Notwithstanding the adverse global conditions and senseless political strife within the country, the economy of Bangladesh has defied the prophets of doom in making significant headway. A 6.0 plus per cent annual gross domestic product (GDP) growth rate in Bangladesh in the last few years compares very well with the global average of less than 3.0 per cent and Asian average of 5.4 per cent.
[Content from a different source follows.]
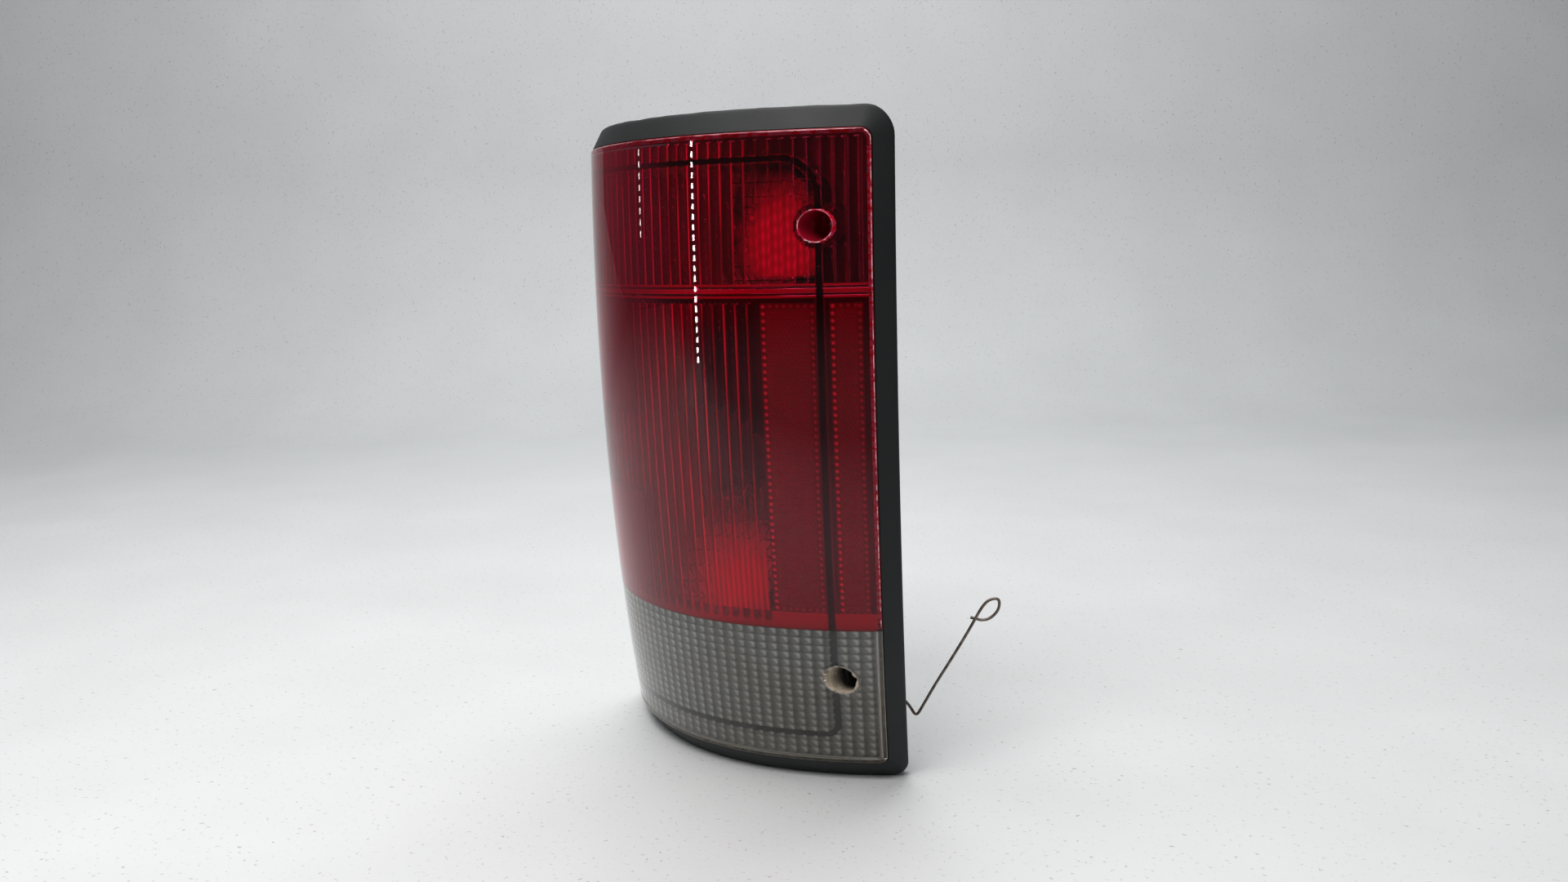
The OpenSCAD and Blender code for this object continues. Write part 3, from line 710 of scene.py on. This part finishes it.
def bump(tree, shader, height, strength, distance):
    made = tree.nodes.new("ShaderNodeBump")
    made.inputs["Strength"].default_value = strength
    made.inputs["Distance"].default_value = distance
    tree.links.new(height, made.inputs["Height"])
    tree.links.new(made.outputs[0], shader.inputs["Normal"])


def looks(tree):
    """The cloudiness, bright line (painted highlights and painted glow), tone (painted shade and
    the sealant's dark) and painted edge reflection or broken plastic that a mesh's points carry.
    """
    split = tree.nodes.new("ShaderNodeSeparateColor")
    carried = tree.nodes.new("ShaderNodeAttribute")
    carried.attribute_name = "look"
    tree.links.new(carried.outputs["Color"], split.inputs[0])
    return *split.outputs, carried.outputs["Alpha"]


def combined(tree, operation, a, b):
    made = tree.nodes.new("ShaderNodeMath")
    made.operation = operation
    for socket, value in zip(made.inputs, (a, b)):
        if hasattr(value, "is_output"):
            tree.links.new(value, socket)
        else:
            socket.default_value = value
    return made.outputs[0]


def red_acrylic():
    material, tree, shader = new_material("red_acrylic")
    set_shader(shader, IOR=1.41, Specular_IOR_Level=0.15, Specular_Tint=(1, 0.8, 0.83, 1))
    cloud, line, tone, sheen_and_wear = looks(tree)
    haze = noise_of(tree, 9, 6)
    body = mixed(tree, haze, (0.98, 0.05, 0.17), (0.92, 0.03, 0.14))
    body = mixed(tree, to_range(tree, cloud, 0.0, 1.0, 0.0, 0.5), body, (0.66, 0.01, 0.04))
    # Tone darkens the red: this paints the shade across the flutes, round the corner, in the well
    # and below the shelf; beyond 1 it darkens to the sealant's near-black.
    body = mixed(tree, to_range(tree, tone, 0.0, 0.75, 0.45, 1.0), body, (0.30, 0.006, 0.02))
    body = mixed(tree, to_range(tree, tone, 0.0, 1.0, 1.0, 1.6), body, (0.012, 0.001, 0.002))
    # Bright red of the lines: the painted highlight lines, the painted glow and the brighter bands.
    body = mixed(tree, line, body, (1.0, 0.02, 0.14))
    # Whitish painted reflection along the rounded edge, dotted by noise.
    spots = to_range(tree, noise_of(tree, 330, 1, (0.4, 0.4, 1)), 0.0, 1.0, 0.40, 0.58)
    sheen_and_wear = combined(tree, "MULTIPLY", sheen_and_wear, spots)
    tree.links.new(mixed(tree, sheen_and_wear, body, (1.0, 0.86, 0.88)), shader.inputs["Base Color"])
    solid = combined(tree, "MAXIMUM", cloud, sheen_and_wear)
    tree.links.new(to_range(tree, solid, 1.0, 0.0), shader.inputs["Transmission Weight"])
    scuffs = noise_of(tree, 160, 3, (1, 1, 0.25))
    tree.links.new(to_range(tree, scuffs, 0.0, 0.05, 0.5, 0.85), shader.inputs["Roughness"])
    return material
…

More impressive has been the movements of Bangladesh's social indicators in the right direction : life expectancy at birth at 69 years compared to 43 in 1972, infant mortality down to the 30s per thousand, total fertility rate (TFR) reducing to less than 2.0, maternal mortality declining to 94 per thousand, annual population growth rate of just above 1.0 per cent, women economic participation rate hovering around 40.0 per cent compared to 3.0 per cent in early 70s, literacy rate at 60.0 per cent plus (the quality issue is, of course, a major concern), primary enrolment leaping to nearly 100 per cent with perceptible reduction in dropout rates, gender parity in primary and secondary enrolment and a jump in tertiary enrolment to 2.6 million. The country is poised to realising the Millennium Development Goals (MDGs) set for 2015 as it has already reduced poverty to half (26.0 per cent) ahead of schedule.
SOME EVIDENCE OF PROGRESS
Some evidence of Bangladesh's progress is presented below:
World Bank: Doing Business Report, 2013: Bangladesh advanced 21 steps to 74th position.
World Economic Forum: Global Competitive Report 2013: Bangladesh advanced eight steps to 110th position.
Recalling that in 1972-73, the contribution of the primary sector to GDP was 53 per cent, it is clear that in the admirable GDP growth of the last four decades, primary sector, agriculture in particular, has yielded ground to the tertiary sector and the manufacturing sector. The pace of growth in the manufacturing sector was impressive in 2005-06 and showed a steady increase ever since. Consistent as it is with the decline in the poverty rate from above 40 per cent to 26 per cent in the same period, it shows that an employment-intensive growth strategy not only promotes growth but also has the inherent mechanism of reducing poverty.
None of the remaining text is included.